The court also looked at the Fifth Circuit’s decision in Abshire. In Admiral Ins. Co. v. Abshire, 574 F.3d 267, 273 (5th Cir. 2009), the Fifth Circuit determined whether a ninth amended pleading in a consolidated action that for the first time sought class action treatment of previously asserted claims “commenced” an action for purposes of removal under CAFA. (Editors’ Note: See the CAFA Law Blog analysis of Abshire posted on February 8, 2010).
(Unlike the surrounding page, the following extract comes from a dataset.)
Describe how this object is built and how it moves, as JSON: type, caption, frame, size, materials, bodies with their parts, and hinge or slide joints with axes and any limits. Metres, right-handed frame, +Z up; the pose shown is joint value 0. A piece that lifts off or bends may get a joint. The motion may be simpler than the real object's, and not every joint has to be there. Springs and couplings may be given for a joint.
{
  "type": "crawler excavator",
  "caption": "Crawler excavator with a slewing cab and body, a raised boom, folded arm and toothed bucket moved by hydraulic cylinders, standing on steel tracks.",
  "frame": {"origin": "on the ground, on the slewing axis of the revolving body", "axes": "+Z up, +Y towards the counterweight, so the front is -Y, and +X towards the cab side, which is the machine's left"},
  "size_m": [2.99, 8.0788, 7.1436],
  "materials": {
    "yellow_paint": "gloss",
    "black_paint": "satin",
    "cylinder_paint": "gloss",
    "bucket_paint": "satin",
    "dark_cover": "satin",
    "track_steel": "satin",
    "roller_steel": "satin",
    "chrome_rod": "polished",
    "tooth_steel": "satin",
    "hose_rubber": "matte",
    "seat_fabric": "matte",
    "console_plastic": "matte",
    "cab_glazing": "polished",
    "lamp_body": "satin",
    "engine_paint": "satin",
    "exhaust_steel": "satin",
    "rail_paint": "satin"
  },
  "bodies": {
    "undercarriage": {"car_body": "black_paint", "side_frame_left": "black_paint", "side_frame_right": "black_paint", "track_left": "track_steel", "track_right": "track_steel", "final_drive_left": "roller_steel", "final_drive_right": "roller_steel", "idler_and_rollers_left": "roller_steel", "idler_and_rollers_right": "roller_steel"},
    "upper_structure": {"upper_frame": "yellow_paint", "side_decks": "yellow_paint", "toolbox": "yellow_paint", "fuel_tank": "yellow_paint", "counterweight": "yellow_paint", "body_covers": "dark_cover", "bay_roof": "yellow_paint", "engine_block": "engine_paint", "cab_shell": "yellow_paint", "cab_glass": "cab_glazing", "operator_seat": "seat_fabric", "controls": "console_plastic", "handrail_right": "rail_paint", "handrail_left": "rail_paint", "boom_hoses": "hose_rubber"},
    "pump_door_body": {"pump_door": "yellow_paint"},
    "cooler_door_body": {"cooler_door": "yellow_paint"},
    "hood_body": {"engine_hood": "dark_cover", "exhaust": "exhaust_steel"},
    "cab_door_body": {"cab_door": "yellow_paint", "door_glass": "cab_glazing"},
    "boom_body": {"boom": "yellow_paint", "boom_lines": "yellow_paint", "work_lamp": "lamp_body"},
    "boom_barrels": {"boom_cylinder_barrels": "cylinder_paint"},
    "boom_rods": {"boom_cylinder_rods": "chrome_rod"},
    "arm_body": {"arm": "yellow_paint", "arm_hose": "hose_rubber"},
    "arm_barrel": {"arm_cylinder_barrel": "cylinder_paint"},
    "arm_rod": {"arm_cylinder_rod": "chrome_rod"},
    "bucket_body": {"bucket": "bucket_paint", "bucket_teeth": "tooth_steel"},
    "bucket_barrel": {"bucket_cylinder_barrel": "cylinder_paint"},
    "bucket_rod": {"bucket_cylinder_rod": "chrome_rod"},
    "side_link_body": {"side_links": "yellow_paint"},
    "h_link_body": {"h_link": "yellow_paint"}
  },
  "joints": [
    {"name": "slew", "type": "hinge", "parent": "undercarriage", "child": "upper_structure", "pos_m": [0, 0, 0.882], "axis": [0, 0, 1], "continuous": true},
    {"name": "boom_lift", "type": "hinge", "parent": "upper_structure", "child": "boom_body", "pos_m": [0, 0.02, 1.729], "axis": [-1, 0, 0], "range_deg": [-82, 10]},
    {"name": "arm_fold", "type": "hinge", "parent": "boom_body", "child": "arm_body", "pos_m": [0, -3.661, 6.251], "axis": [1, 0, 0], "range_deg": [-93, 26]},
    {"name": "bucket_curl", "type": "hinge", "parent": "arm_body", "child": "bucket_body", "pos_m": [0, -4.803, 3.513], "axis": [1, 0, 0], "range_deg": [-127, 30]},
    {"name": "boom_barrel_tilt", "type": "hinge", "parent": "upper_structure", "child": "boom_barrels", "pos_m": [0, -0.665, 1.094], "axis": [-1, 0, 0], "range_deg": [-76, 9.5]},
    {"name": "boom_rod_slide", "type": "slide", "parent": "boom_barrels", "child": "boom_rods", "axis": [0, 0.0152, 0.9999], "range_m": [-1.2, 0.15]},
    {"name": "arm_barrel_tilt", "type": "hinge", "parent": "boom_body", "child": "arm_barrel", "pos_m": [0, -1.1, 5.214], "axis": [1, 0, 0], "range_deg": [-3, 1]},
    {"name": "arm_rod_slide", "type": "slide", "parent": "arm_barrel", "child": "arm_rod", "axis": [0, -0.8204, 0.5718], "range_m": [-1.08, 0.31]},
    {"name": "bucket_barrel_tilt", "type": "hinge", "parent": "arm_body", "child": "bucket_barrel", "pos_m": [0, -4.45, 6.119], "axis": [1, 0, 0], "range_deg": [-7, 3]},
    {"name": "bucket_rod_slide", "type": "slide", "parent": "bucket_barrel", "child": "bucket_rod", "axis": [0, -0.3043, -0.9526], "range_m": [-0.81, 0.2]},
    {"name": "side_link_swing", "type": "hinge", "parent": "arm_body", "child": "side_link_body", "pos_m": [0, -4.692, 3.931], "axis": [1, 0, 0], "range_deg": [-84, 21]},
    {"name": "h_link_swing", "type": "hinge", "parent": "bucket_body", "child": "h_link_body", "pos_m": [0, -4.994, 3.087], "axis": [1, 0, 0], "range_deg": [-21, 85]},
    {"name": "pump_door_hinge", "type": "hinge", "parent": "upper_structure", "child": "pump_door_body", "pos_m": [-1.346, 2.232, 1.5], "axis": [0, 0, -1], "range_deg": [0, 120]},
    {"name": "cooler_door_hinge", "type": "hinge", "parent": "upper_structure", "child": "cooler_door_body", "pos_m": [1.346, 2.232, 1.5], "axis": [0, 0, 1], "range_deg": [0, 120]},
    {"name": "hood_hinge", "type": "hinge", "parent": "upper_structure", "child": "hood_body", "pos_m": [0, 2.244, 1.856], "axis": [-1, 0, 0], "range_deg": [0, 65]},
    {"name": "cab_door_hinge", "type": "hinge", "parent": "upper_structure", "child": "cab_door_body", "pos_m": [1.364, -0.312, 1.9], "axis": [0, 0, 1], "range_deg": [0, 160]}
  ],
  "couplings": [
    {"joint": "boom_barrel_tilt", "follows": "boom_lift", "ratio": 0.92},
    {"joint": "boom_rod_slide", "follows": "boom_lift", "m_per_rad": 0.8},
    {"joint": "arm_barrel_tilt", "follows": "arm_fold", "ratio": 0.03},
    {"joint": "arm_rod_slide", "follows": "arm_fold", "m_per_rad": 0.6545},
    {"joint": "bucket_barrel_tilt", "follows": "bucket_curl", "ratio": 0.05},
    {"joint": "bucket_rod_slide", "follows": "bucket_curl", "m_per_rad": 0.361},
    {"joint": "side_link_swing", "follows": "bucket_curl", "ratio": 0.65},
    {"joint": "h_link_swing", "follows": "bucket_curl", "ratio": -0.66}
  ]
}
The Abshire court held that the mere addition of class allegations did not commence new action under CAFA, especially when the proposed class comprised only of individuals or successors of individuals who were previously parties to the suit. The Abshire court applied the ‘relation back’ test and determined that the addition of new plaintiffs and claims in the ninth amended pleading related back to the original complaint, or at the least, to one or more pre-CAFA complaints, such as the eighth amended version. Therefore, the Abshire court concluded that the ninth amended pleading did not commence a new action under CAFA so as to permit removal.
In this case, the District Court noted that almost after a decade of pursuing this case, Patterson abandoned all previously asserted tort theories of recovery, added a plaintiff, proposed a new and expanded class, and asserted a new claim against the defendants for breach of contract. The District Court remarked that this was a case where the amended pleading added a plaintiff and proposed class members of whose breach of contract claim defendants were not aware, thus presented the kinds of notice and due process concerns that the Fifth Circuit had found relevant to the issue of whether an amended pleading commenced a new civil action under CAFA.
The District Court found that unlike in Abshire, the ninth amended petition did not relate back to the filing of any prior pleading; and also that the addition of Leal as a plaintiff did not relate back to any prior petition.
Accordingly, the District Court concluded that the Ninth Amended Petition commenced a new civil action after the effective date of CAFA, and denied the motion to remand.